Indiscretion of an American Wife
With Jennifer Jones, Montgomery Clift, Gino Cervi.
US/Italy, 1953, 35mm, black & white, 64 min.
American producer David O. Selznick commissioned a film from De Sica and Zavattini to star his wife Jennifer Jones, perhaps in the hope of emulating the string of films by Rossellini starring Ingrid Bergman. Zavattini crafted a touching story of an American woman in a loveless marriage who has an affair while on vacation in Italy, but Selznick nevertheless rejected the 90-minute film that De Sica made. Instead, he had it cut by more than twenty minutes and re-edited the rest to look more like a standard Hollywood star vehicle, with a (very) slightly racier script, breaking up De Sica’s long takes by inserting close-ups and snipping out shots meant to give a more detailed sense of the milieu in and around Rome’s then-new Terminal Station.
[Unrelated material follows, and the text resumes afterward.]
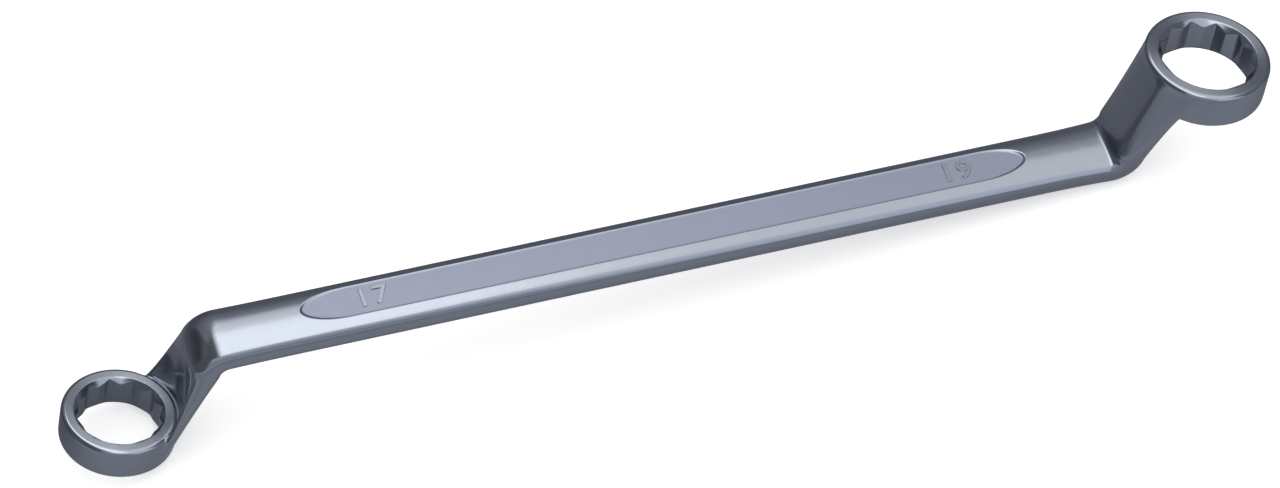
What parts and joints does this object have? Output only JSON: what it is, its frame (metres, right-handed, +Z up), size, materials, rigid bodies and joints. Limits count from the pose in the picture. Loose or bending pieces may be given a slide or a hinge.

Much of the original’s length was lost by lopping off the opening sequence in which Jones’ character goes to the apartment of her lover (Montgomery Clift) for a rendezvous but flees to the station without seeing him. The loss of this sequence removes much of the evidence of her character’s hesitation between her lover and her husband. What remains of De Sica’s film is a fascinating hybrid with moving performances by both Jones and Clift.